Photo: Tobias Williams
Maize Longboat is Kanien’kehá:ka from Six Nations of the Grand River and was raised on the unceded territory of the Sḵwx̱wú7mesh Nation near Vancouver, BC. He is the Skins Workshops Associate Director with Aboriginal Territories in Cyberspace (AbTeC) and the Initiative for Indigenous Futures (IIF). He holds an MA in Media Studies from Concordia University. His MA research examined Indigenous videogame development through the production of his own game, Terra Nova, an award-winning cooperative platformer with an interactive narrative.

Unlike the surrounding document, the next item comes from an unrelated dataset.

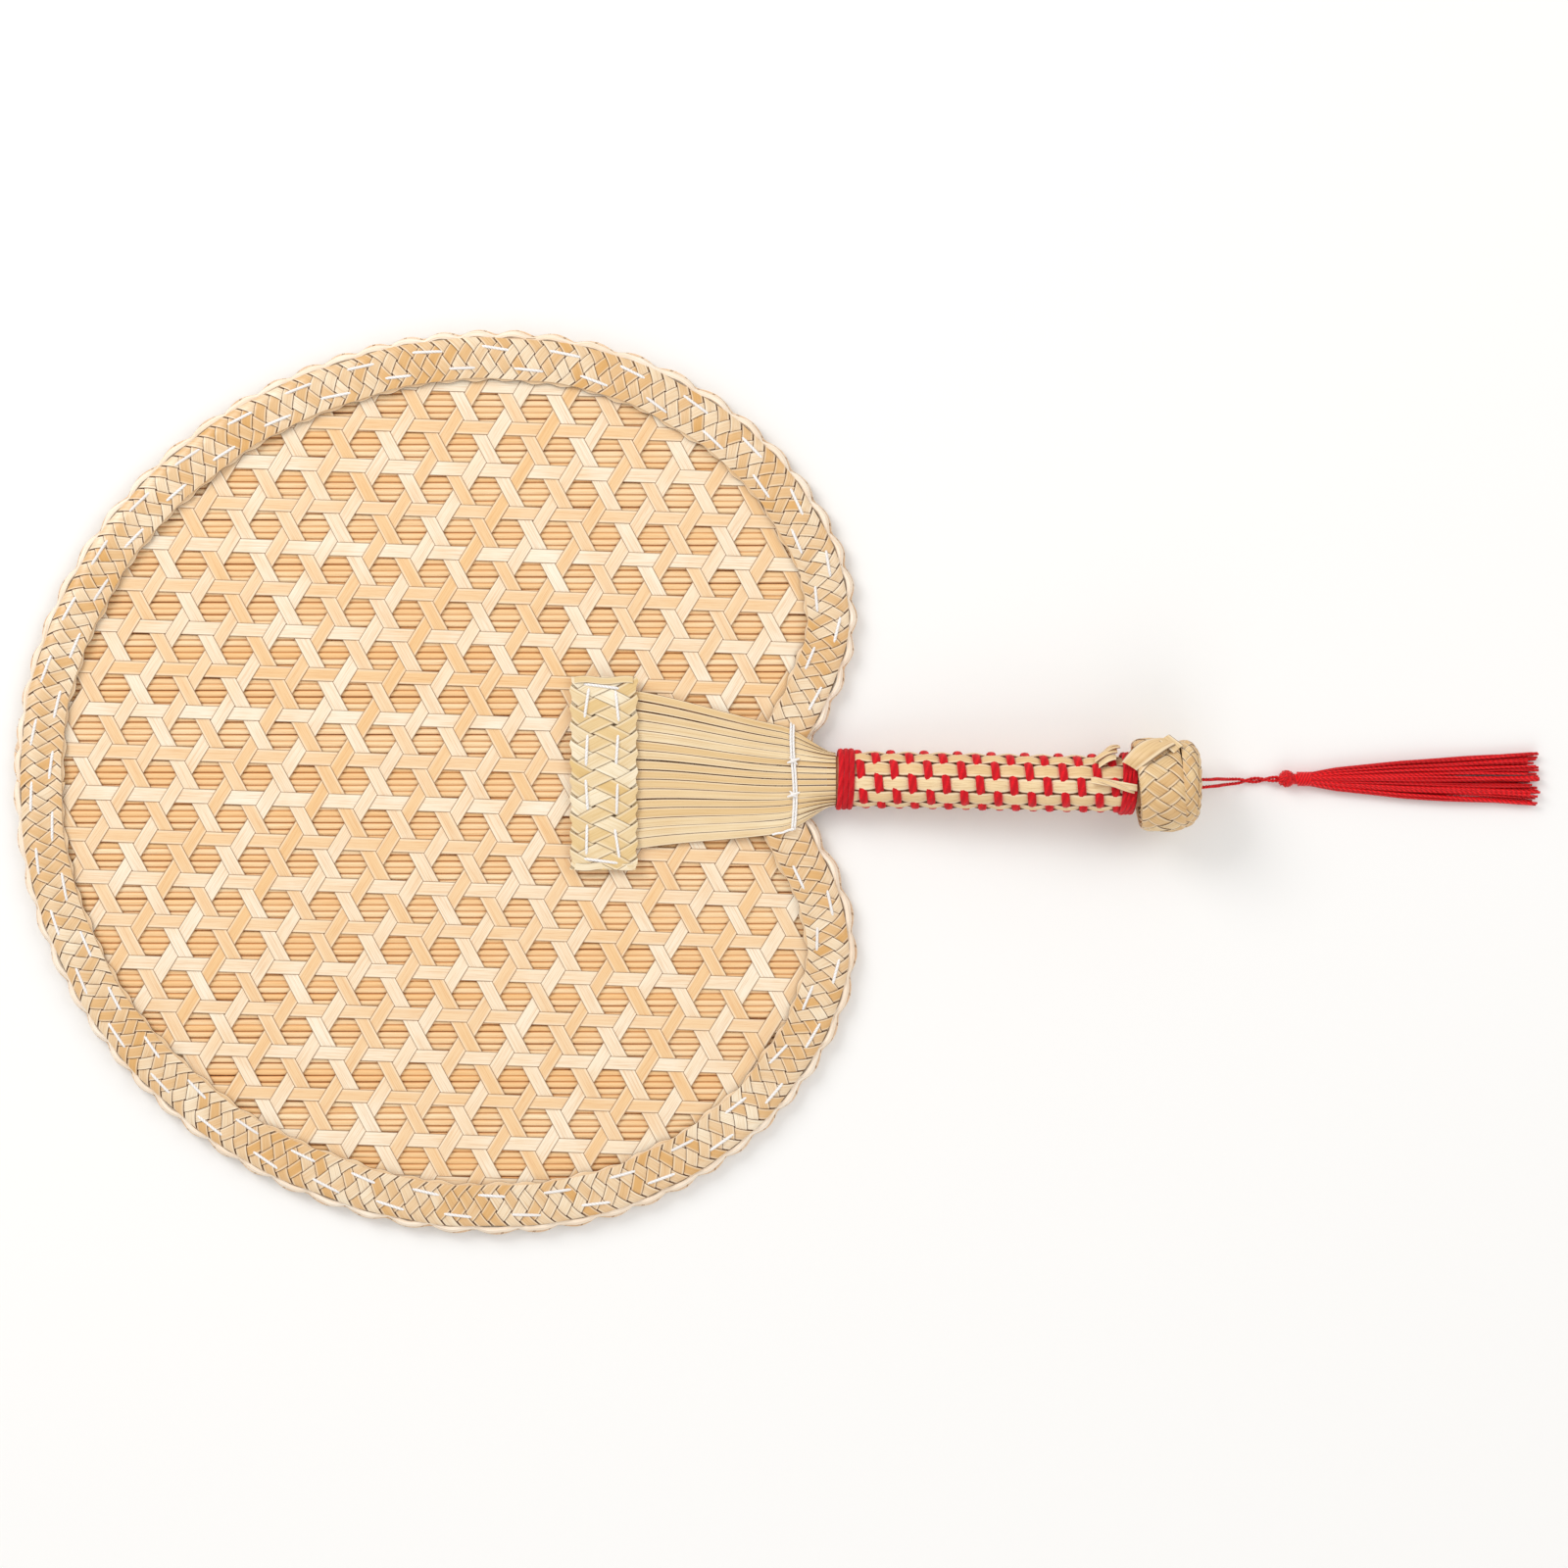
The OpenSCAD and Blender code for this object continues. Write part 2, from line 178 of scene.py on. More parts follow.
def tube(form, route, radius, up, sides=8, flat=1.0, tone=0.5):
    """Rolls a grid round a route, closes its seam and both ends. Radius may be one value per point."""
    layers = form.verts.layers.float
    ups = up if isinstance(up, list) else [Vector(up)] * len(route)
    radii = radius if isinstance(radius, list) else [radius] * len(route)
    run, rows = 0.0, []
    for i, (point, rise, r) in enumerate(zip(route, ups, radii)):
        ahead = (route[min(i + 1, len(route) - 1)] - route[max(i - 1, 0)]).normalized()
        run += (point - route[max(i - 1, 0)]).length
        side = ahead.cross(rise).normalized()
        rows.append((point, side, side.cross(ahead), r, run))
    rows = [(*rows[0][:3], 0.0, 0.0), *rows, (*rows[-1][:3], 0.0, run)]
    grid = bmesh.ops.create_grid(form, x_segments=len(rows) - 1, y_segments=sides, size=0.5)["verts"]
    for vert in grid:
        point, side, rise, r, run = rows[round((vert.co.x + 0.5) * (len(rows) - 1))]
        turn = (vert.co.y + 0.5) * 2 * math.pi
        vert[layers["along"]], vert[layers["tone"]] = run, tone
        vert[layers["across"]], vert[layers["round"]] = math.cos(turn), math.sin(turn)
        vert.co = point + r * (side * math.cos(turn) + rise * (flat * math.sin(turn)))
    bmesh.ops.remove_doubles(form, verts=grid, dist=1e-7)


def laid_thread(form, route, up, width, pitch, plies=2, tone=0.5, sides=6):
    """Twists plies round a finely divided route, so that the thread is about its width across."""
    run, radius = 0.0, width * 0.34
    turned = [[] for _ in range(plies)]
    outs = [[] for _ in range(plies)]
    for i, point in enumerate(route):
        run += (point - route[max(i - 1, 0)]).length
        ahead = (route[min(i + 1, len(route) - 1)] - route[max(i - 1, 0)]).normalized()
        side = ahead.cross(Vector(up)).normalized()
        for k in range(plies):
            turn = 2 * math.pi * (run / pitch + k / plies)
            out = side * math.cos(turn) + side.cross(ahead) * math.sin(turn)
            turned[k].append(point + out * (width * 0.26))
            outs[k].append(out)
    for k in range(plies):
        tube(form, turned[k], radius, outs[k], sides=sides, tone=tone + 0.1 * k)


def new_piece(name, form, material, body, slot, *nodes, sharp=40):
    """Makes the finished object: normals outward, smooth with sharp edges, riding on its body."""
    bmesh.ops.recalc_face_normals(form, faces=form.faces)
    mesh = bpy.data.meshes.new(name)
    form.to_mesh(mesh)
    form.free()
    mesh.polygons.foreach_set("use_smooth", [True] * len(mesh.polygons))
    mesh.set_sharp_from_angle(angle=math.radians(sharp))
    mesh.materials.append(material)
    piece = bpy.data.objects.new(name, mesh)
    bpy.context.scene.collection.objects.link(piece)
    if body:
        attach(piece, body)
    if nodes:
        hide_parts(*nodes)
    return piece


def sums(group, operation, one, other=0.0):
    """One sum inside a shader group."""
    return link(group, "ShaderNodeMath", {0: one, 1: other}, operation=operation).outputs[0]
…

Photo: Kamakanioka’āina Paikai
Philip Leonard Ocampo is a queer Filipino artist and curator based in Tkaronto, Canada. Ocampo’s practice primarily involves sculpture, installation, and public programming. His work usually explores phenomenon, magic, and memory, using the extraordinary as a conduit for reconciling and better understanding personal and collective experiences.
He holds a BFA in Integrated Media from OCAD University (2018) and is currently a Programming Coordinator at Xpace Cultural Centre and one of the four founding co-directors of Hearth, a new artist-run space in Toronto.
Photo: Sophia Oppel
Shaheer Tarar uses satellite images, found footage and legal documents to trace historical events to the role they play in the contemporary moment. He pursues stories buried by time, space and code—studying artifacts from these stories that still remain and mediate our relationship to the past. These studies are presented as publications, websites, large prints or multi-channel films.